A metadata agent is most useful when it connects to your DAM, CMS, PIM, ecommerce platform, marketing tools, and workflow systems. Metadata rarely lives in one place, so the agent should support APIs, webhooks, and integration patterns that fit your stack.

Observability

Teams need to understand what the metadata agent changed and why. Look for logs, audit trails, confidence scores, approval history, and rollback options.

Metadata changes can affect search, publishing, rights, and reporting, so every meaningful change should be traceable.

Scalability

Metadata work often happens in batches. The agent should handle large uploads, library-wide scans, bulk enrichment, taxonomy migrations, and ongoing monitoring without slowing down your content operations.

Turn Metadata Into an Active Layer of Your DAM

A metadata agent helps transform metadata from a manual chore into an intelligent operational layer. It enriches assets, keeps taxonomy consistent, validates required fields, supports governance, and gives other systems the context they need to search, automate, and deliver content accurately.

For teams managing large visual media libraries, this matters at every stage of the asset lifecycle. Assets become easier to find. Workflows become easier to automate. Rights and approvals become easier to enforce. AI-powered search becomes more reliable because the underlying metadata is cleaner and more consistent.

Cloudinary brings these pieces together through Taxonomy Agent, AI-powered tagging, structured metadata, metadata-driven automation, and agent-ready APIs and MCP servers. Together, they help teams organize, govern, discover, and activate visual assets at scale.

Get started with Cloudinary today and turn your metadata into a foundation for smarter asset management.

Frequently Asked Questions

What is a metadata agent?

A metadata agent is an AI-powered system that helps create, enrich, validate, normalize, and maintain metadata for digital assets. In DAM workflows, it helps ensure assets are properly tagged, structured, searchable, governed, and ready for automation.
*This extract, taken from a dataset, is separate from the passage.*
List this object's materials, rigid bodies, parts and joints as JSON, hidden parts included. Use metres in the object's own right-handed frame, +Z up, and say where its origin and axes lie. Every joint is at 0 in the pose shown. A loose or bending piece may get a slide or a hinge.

How does a metadata agent work?

A metadata agent analyzes assets and context, suggests or applies metadata, maps values to a taxonomy, validates fields against rules, and triggers downstream workflows when metadata changes. It can work with tags, structured fields, embedded metadata, usage rights, campaign data, and external systems.

Why are metadata agents useful for digital asset management?

Metadata agents reduce manual tagging, improve search, support governance, and make automation more reliable. They are especially useful for large media libraries where inconsistent or missing metadata makes assets hard to find, reuse, approve, or publish safely.

Is a metadata agent the same as auto-tagging?

No. Auto-tagging identifies visual or content-based attributes, such as objects, scenes, colors, or people. A metadata agent can include auto-tagging, but it also works with structured fields, taxonomy rules, validation, business context, and workflow triggers.

How does a metadata agent support AI search?

AI search works better when assets have reliable context. A metadata agent improves that context by adding consistent tags, structured fields, campaign values, approval status, usage rights, regions, languages, and other searchable metadata.

How does Cloudinary support metadata agents?

Cloudinary supports metadata-agent workflows through Taxonomy Agent, AI-powered tagging, structured metadata, metadata-driven automation, and AI agent tools such as MCP servers for asset management, structured metadata, analysis, and MediaFlows.

QUICK TIPS
Rob Daynes
Cloudinary Logo Rob Daynes

In my experience, here are tips that can help you better operationalize metadata agents for digital asset management:

  1. Separate “search metadata” from “decision metadata”
    Use broad AI-generated descriptors for discovery, but keep approval status, rights, campaign linkage, SKU, region, and publish eligibility in tightly controlled fields. Mixing the two creates automation risk.
  2. Create a metadata confidence threshold by field type
    Do not use one confidence score for everything. A low-risk color tag can be auto-applied at 70%, while rights, talent usage, product SKU, or regulatory fields may require 95% confidence plus human review.
  3. Version your metadata schema like code
    Treat taxonomy and structured metadata changes as releases. Track schema versions, deprecations, migrations, and rollback paths so old assets do not silently break search filters or publishing rules.
  4. Store the source of every metadata value
    Capture whether a value came from AI inference, embedded EXIF/IPTC data, a PIM sync, a human editor, a rules engine, or a migration. This makes disputes, audits, and cleanup far easier later.
  5. Use negative metadata deliberately
    Do not only tag what an asset is. Add controlled values for what it is not: “not for paid media,” “not model-released,” “not ecommerce-ready,” or “not localized.” These prevent misuse better than missing fields.
  6. Build exception queues, not just validation errors
    A good metadata agent should not merely reject incomplete assets. Route exceptions by owner: legal for rights gaps, merchandising for SKU mismatches, localization for region/language conflicts, and brand for visual-policy issues.
  7. Train the agent on retrieval failures
    Search logs are one of the best metadata improvement sources. When users search and fail, map those failed phrases to missing synonyms, campaign aliases, informal product names, or taxonomy gaps.
  8. Keep human edits as feedback signals
    When users repeatedly overwrite the same AI-generated tag or field, treat that as model feedback. Recurring corrections should trigger rule updates, taxonomy changes, or prompt adjustments.
  9. Design metadata for lifecycle decay
    Assets age. Add rules that reduce visibility, request review, or change status as campaigns end, products retire, licenses expire, or brand guidelines change. Metadata should evolve after upload, not freeze.
  10. Test automation with shadow mode first
    Before letting a metadata agent trigger publishing, archiving, rights removal, or CMS syncs, run it in shadow mode and compare its proposed actions against human decisions. This exposes edge cases before they affect live assets.